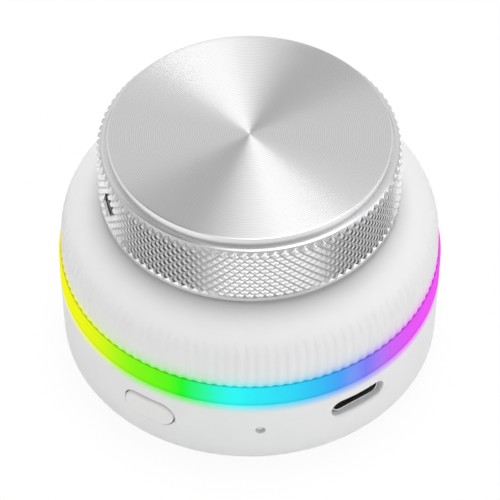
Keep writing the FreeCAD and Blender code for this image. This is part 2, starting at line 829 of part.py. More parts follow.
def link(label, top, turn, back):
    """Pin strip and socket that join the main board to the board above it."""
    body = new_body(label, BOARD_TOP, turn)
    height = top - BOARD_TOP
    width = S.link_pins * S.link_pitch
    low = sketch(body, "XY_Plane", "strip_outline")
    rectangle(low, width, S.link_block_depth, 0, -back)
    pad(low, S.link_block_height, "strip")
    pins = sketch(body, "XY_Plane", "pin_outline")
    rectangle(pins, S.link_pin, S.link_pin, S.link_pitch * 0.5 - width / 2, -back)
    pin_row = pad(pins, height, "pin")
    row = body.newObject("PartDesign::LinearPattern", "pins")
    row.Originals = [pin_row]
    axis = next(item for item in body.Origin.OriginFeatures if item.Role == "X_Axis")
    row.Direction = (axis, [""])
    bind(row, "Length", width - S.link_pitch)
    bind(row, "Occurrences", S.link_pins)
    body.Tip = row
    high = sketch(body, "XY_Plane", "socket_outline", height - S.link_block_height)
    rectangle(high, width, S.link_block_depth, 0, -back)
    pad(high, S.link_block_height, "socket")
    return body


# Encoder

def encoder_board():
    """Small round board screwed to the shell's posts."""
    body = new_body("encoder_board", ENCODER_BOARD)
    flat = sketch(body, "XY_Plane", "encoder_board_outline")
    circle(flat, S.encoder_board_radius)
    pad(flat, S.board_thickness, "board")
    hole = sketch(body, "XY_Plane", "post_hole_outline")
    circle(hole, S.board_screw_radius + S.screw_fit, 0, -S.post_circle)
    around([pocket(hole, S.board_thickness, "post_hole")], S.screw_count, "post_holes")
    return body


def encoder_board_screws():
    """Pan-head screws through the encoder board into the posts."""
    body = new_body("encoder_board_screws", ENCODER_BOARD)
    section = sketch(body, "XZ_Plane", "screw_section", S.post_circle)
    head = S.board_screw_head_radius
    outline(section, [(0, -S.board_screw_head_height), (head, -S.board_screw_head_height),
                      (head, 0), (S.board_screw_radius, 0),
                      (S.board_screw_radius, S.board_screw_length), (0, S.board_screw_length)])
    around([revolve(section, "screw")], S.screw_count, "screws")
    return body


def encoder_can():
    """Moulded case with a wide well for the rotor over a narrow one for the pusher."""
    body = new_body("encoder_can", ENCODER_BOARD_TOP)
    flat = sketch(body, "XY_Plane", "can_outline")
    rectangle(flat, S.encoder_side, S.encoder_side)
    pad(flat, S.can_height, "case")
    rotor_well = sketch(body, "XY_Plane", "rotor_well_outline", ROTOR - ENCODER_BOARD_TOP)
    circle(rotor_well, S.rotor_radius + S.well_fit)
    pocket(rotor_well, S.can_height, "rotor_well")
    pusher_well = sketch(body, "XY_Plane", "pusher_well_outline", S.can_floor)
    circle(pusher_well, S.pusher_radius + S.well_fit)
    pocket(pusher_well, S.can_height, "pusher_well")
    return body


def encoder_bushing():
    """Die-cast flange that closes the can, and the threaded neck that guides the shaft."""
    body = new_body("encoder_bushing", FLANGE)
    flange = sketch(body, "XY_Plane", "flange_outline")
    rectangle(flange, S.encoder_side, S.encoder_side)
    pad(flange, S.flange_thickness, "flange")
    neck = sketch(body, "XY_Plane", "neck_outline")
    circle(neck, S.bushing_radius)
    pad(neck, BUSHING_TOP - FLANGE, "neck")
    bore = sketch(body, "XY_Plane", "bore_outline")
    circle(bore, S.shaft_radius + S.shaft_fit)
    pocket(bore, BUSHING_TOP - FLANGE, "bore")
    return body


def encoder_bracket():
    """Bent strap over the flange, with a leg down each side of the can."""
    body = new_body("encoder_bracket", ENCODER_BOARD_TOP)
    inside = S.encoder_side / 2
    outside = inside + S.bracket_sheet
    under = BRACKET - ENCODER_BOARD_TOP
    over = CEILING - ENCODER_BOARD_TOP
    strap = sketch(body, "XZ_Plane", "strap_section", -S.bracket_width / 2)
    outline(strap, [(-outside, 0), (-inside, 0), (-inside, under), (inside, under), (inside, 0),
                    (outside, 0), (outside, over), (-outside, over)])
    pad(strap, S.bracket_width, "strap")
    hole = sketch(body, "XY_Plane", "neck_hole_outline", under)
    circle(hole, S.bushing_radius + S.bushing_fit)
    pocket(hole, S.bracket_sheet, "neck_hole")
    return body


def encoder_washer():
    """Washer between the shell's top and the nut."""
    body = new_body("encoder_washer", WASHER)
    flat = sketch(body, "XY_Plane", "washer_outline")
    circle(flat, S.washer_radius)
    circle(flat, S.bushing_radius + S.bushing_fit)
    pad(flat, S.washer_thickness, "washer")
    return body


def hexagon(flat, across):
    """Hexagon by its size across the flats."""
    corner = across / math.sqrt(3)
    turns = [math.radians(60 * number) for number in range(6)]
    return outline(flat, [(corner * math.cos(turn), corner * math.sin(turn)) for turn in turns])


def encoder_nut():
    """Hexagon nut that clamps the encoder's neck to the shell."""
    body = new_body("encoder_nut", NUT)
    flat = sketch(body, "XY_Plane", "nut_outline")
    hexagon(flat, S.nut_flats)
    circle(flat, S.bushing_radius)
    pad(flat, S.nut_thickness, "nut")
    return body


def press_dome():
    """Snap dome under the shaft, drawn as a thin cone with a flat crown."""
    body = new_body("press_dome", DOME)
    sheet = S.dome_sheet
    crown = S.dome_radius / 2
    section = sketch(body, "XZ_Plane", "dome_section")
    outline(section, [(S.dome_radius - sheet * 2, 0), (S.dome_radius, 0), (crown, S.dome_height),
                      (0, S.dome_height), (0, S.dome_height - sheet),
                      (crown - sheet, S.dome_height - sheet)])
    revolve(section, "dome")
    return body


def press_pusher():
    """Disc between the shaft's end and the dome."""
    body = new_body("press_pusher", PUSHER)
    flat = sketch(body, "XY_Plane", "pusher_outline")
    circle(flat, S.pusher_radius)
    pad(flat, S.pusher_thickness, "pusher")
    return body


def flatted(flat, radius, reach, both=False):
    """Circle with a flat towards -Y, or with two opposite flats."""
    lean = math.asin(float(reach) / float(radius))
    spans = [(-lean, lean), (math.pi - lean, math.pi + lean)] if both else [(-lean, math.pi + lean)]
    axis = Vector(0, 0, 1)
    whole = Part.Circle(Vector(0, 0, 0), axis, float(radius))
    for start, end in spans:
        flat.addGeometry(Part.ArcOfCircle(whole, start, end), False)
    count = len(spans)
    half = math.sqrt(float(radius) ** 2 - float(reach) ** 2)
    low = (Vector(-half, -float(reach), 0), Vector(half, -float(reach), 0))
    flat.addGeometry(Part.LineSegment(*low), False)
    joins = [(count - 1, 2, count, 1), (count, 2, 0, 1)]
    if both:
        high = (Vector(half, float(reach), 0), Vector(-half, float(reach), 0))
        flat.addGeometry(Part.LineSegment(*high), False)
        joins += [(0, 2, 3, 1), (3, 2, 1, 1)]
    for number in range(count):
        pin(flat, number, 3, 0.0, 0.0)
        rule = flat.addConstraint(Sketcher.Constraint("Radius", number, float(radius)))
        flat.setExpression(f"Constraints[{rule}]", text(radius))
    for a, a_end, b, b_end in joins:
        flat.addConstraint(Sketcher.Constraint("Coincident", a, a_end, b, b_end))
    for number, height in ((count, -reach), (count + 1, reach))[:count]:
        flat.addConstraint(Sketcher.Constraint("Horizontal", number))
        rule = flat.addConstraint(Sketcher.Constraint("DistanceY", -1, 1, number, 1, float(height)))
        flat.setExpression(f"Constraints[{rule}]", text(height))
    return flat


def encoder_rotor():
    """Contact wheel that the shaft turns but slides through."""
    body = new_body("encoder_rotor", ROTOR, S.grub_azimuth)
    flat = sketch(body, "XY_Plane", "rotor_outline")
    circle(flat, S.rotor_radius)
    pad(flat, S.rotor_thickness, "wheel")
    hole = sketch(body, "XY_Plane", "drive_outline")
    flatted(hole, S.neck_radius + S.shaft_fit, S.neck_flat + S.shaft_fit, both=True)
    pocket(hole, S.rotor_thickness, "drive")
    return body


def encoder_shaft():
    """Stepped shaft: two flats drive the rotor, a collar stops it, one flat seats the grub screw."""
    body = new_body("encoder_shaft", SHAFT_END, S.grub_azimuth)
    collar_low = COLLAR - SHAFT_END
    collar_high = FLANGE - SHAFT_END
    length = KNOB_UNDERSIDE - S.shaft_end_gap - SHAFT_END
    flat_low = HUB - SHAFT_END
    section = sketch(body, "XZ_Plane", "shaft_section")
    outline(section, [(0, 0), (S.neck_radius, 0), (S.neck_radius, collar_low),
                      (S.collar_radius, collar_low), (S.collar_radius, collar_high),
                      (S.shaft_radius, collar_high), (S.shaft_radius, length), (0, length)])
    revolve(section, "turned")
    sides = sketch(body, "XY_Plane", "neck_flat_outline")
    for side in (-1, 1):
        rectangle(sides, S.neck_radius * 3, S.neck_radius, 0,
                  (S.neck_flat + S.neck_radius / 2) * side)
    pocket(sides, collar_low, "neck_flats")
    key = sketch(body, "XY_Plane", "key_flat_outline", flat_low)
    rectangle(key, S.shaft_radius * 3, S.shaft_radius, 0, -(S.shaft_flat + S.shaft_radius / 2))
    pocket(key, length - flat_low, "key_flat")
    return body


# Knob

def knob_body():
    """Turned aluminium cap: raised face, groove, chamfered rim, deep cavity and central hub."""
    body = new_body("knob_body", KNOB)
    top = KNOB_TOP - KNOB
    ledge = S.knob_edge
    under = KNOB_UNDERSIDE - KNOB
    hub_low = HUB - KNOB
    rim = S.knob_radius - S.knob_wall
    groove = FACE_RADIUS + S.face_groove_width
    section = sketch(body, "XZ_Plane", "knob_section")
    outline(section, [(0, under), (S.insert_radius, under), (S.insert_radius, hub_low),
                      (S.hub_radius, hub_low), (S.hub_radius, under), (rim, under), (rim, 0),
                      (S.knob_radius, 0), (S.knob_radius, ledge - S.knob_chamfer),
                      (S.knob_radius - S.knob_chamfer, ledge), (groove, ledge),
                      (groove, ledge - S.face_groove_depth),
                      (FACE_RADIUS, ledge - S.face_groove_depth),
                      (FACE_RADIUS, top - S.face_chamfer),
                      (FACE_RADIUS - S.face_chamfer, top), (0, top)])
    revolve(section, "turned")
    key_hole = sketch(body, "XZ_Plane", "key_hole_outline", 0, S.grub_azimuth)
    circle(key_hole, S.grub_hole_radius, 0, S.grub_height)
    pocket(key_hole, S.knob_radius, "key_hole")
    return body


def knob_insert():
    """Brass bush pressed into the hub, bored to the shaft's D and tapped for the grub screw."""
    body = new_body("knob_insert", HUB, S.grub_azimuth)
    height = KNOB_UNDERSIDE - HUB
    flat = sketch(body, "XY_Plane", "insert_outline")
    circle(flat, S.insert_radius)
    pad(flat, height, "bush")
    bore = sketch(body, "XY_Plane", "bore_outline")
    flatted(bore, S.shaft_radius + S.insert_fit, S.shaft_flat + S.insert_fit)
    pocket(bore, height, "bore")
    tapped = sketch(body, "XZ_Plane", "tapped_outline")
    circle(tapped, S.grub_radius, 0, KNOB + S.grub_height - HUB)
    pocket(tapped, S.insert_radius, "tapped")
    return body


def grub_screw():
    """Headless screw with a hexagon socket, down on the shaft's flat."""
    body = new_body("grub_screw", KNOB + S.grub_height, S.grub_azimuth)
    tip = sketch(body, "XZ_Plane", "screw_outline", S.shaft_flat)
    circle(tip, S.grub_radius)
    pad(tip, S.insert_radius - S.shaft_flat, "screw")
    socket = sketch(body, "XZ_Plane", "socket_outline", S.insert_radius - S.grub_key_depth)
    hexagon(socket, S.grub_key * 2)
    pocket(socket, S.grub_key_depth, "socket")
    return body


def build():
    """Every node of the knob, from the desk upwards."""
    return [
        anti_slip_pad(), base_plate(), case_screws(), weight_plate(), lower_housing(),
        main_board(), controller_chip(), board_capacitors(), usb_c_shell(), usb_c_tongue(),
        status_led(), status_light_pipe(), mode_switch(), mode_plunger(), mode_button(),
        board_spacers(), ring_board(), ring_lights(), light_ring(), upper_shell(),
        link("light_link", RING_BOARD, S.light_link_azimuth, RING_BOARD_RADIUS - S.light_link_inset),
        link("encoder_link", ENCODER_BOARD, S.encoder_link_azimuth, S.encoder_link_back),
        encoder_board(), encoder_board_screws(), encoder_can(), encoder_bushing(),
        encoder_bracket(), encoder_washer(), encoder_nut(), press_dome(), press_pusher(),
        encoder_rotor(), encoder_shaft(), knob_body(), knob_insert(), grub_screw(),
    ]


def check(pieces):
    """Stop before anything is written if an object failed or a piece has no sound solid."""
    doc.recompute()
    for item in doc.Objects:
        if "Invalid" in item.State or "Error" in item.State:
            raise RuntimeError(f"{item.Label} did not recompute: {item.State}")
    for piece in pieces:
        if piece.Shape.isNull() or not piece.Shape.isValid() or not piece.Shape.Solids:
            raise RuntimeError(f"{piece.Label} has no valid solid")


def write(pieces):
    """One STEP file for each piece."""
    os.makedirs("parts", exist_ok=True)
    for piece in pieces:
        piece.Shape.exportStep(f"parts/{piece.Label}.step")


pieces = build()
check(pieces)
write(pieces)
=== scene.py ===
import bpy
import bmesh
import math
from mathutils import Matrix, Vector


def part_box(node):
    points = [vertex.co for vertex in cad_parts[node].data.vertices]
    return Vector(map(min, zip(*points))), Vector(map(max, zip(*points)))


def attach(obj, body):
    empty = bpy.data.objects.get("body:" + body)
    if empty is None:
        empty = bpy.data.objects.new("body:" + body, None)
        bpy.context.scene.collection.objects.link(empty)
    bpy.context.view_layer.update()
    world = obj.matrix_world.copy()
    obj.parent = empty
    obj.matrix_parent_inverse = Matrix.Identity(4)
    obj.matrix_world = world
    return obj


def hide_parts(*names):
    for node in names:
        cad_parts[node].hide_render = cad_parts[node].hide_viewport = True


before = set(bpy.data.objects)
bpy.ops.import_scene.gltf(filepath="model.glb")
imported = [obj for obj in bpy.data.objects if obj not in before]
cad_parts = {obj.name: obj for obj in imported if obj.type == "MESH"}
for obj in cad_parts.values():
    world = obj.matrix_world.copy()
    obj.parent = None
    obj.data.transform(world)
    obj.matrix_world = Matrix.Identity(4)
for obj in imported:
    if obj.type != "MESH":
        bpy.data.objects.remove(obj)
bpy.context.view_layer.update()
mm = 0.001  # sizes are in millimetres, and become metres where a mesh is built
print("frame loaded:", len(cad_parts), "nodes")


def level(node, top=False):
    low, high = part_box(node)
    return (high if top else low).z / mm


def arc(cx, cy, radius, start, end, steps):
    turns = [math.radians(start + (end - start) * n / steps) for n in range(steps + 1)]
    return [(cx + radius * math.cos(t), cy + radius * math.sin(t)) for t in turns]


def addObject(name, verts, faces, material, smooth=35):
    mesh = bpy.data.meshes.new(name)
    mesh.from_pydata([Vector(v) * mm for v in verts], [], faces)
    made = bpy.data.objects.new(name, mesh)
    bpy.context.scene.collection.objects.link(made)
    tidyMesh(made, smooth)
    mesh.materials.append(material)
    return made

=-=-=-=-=

_WRITTEN REQUEST:_ Your task is to quote exactly the lines beginning with the one that contains "doc.recompute()" and ending with the one that contains "obj.parent = empty", with nothing left out or added.

_RESPONSE:_
    doc.recompute()
    for item in doc.Objects:
        if "Invalid" in item.State or "Error" in item.State:
            raise RuntimeError(f"{item.Label} did not recompute: {item.State}")
    for piece in pieces:
        if piece.Shape.isNull() or not piece.Shape.isValid() or not piece.Shape.Solids:
            raise RuntimeError(f"{piece.Label} has no valid solid")


def write(pieces):
    """One STEP file for each piece."""
    os.makedirs("parts", exist_ok=True)
    for piece in pieces:
        piece.Shape.exportStep(f"parts/{piece.Label}.step")


pieces = build()
check(pieces)
write(pieces)
=== scene.py ===
import bpy
import bmesh
import math
from mathutils import Matrix, Vector


def part_box(node):
    points = [vertex.co for vertex in cad_parts[node].data.vertices]
    return Vector(map(min, zip(*points))), Vector(map(max, zip(*points)))


def attach(obj, body):
    empty = bpy.data.objects.get("body:" + body)
    if empty is None:
        empty = bpy.data.objects.new("body:" + body, None)
        bpy.context.scene.collection.objects.link(empty)
    bpy.context.view_layer.update()
    world = obj.matrix_world.copy()
    obj.parent = empty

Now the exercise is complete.